__WHAT IS BEING ASKED__: Print the full listing exactly.

-- Begin SUPPLIED DATA --

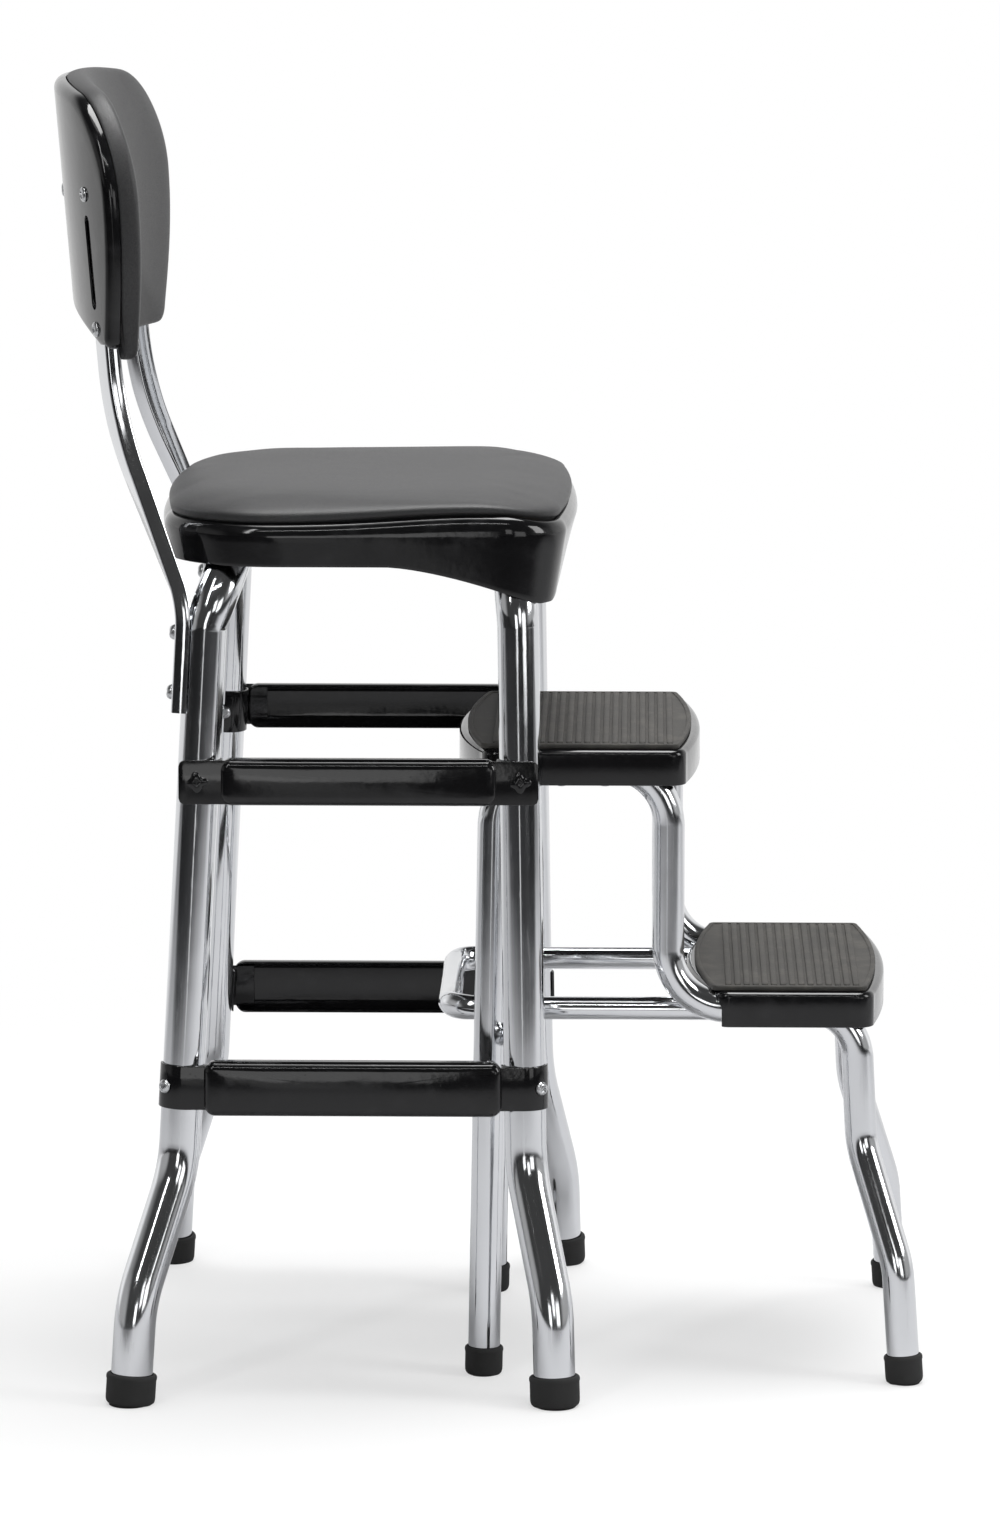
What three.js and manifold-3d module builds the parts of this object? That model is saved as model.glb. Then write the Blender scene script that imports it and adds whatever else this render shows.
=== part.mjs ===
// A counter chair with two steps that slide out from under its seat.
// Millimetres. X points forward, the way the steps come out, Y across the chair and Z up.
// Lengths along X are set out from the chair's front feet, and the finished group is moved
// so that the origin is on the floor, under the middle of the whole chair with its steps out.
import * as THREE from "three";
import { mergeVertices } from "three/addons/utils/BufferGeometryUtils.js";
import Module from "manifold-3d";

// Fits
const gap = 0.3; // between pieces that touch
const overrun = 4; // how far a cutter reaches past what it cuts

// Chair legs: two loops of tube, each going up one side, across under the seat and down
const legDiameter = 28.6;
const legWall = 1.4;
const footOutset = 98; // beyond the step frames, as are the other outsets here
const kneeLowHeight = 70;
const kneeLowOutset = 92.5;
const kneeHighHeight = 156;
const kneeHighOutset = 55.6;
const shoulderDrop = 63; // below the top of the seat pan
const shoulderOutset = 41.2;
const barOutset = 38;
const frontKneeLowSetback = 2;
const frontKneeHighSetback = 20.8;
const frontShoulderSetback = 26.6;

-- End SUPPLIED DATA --

__EXERCISE RESULT__:
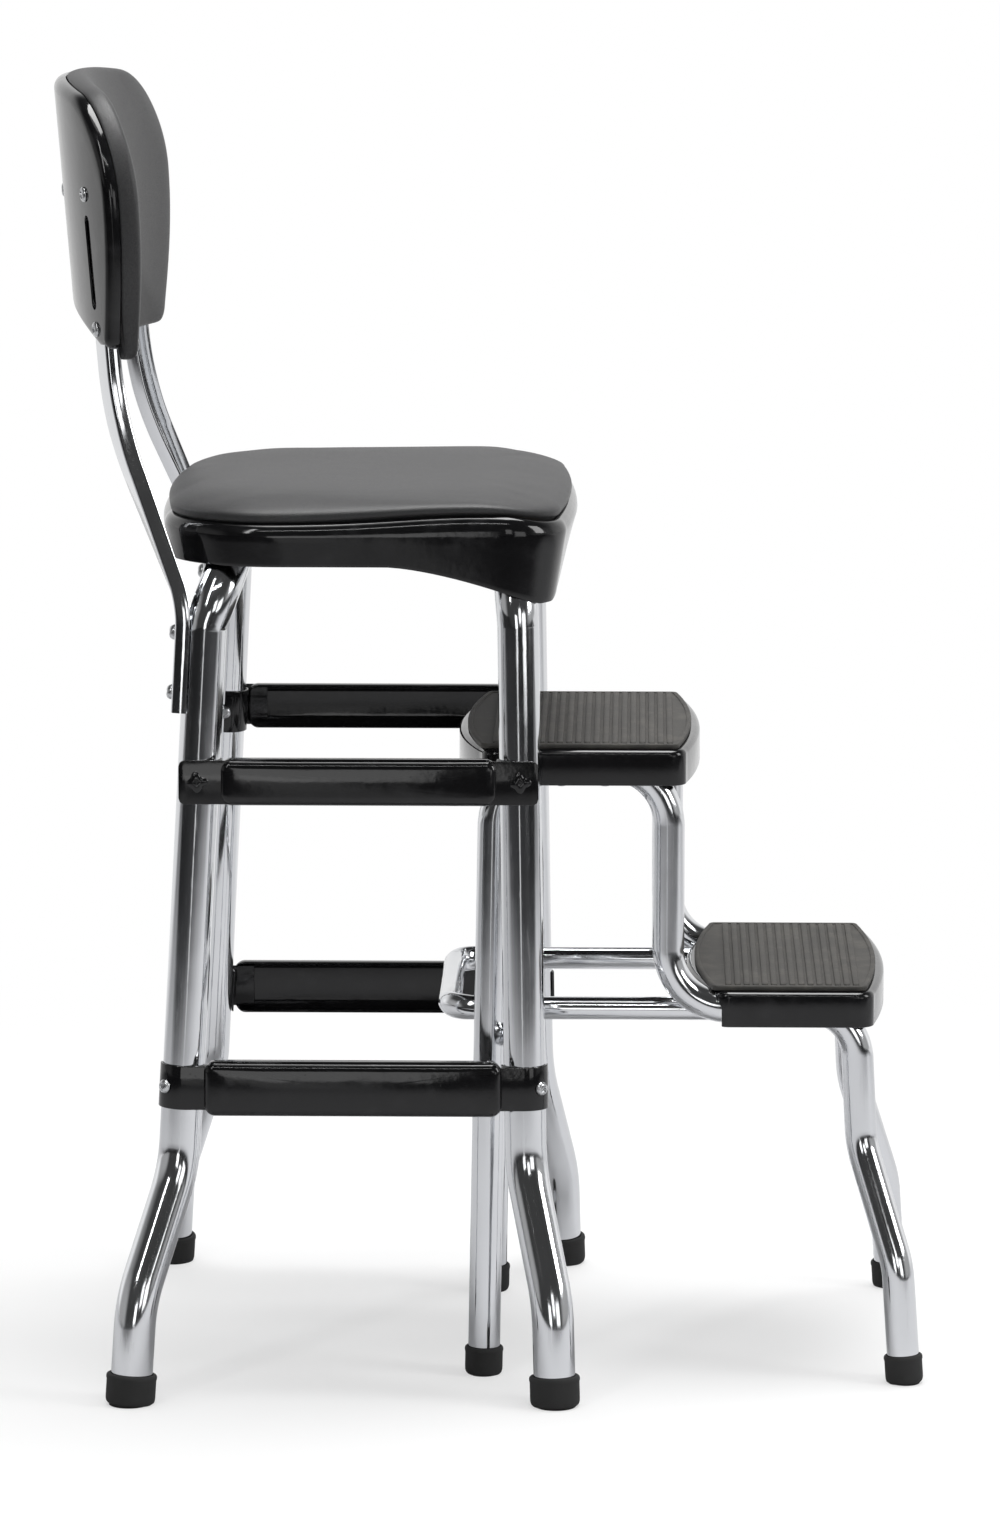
What three.js and manifold-3d module builds the parts of this object? That model is saved as model.glb. Then write the Blender scene script that imports it and adds whatever else this render shows.
=== part.mjs ===
// A counter chair with two steps that slide out from under its seat.
// Millimetres. X points forward, the way the steps come out, Y across the chair and Z up.
// Lengths along X are set out from the chair's front feet, and the finished group is moved
// so that the origin is on the floor, under the middle of the whole chair with its steps out.
import * as THREE from "three";
import { mergeVertices } from "three/addons/utils/BufferGeometryUtils.js";
import Module from "manifold-3d";

// Fits
const gap = 0.3; // between pieces that touch
const overrun = 4; // how far a cutter reaches past what it cuts

// Chair legs: two loops of tube, each going up one side, across under the seat and down
const legDiameter = 28.6;
const legWall = 1.4;
const footOutset = 98; // beyond the step frames, as are the other outsets here
const kneeLowHeight = 70;
const kneeLowOutset = 92.5;
const kneeHighHeight = 156;
const kneeHighOutset = 55.6;
const shoulderDrop = 63; // below the top of the seat pan
const shoulderOutset = 41.2;
const barOutset = 38;
const frontKneeLowSetback = 2;
const frontKneeHighSetback = 20.8;
const frontShoulderSetback = 26.6;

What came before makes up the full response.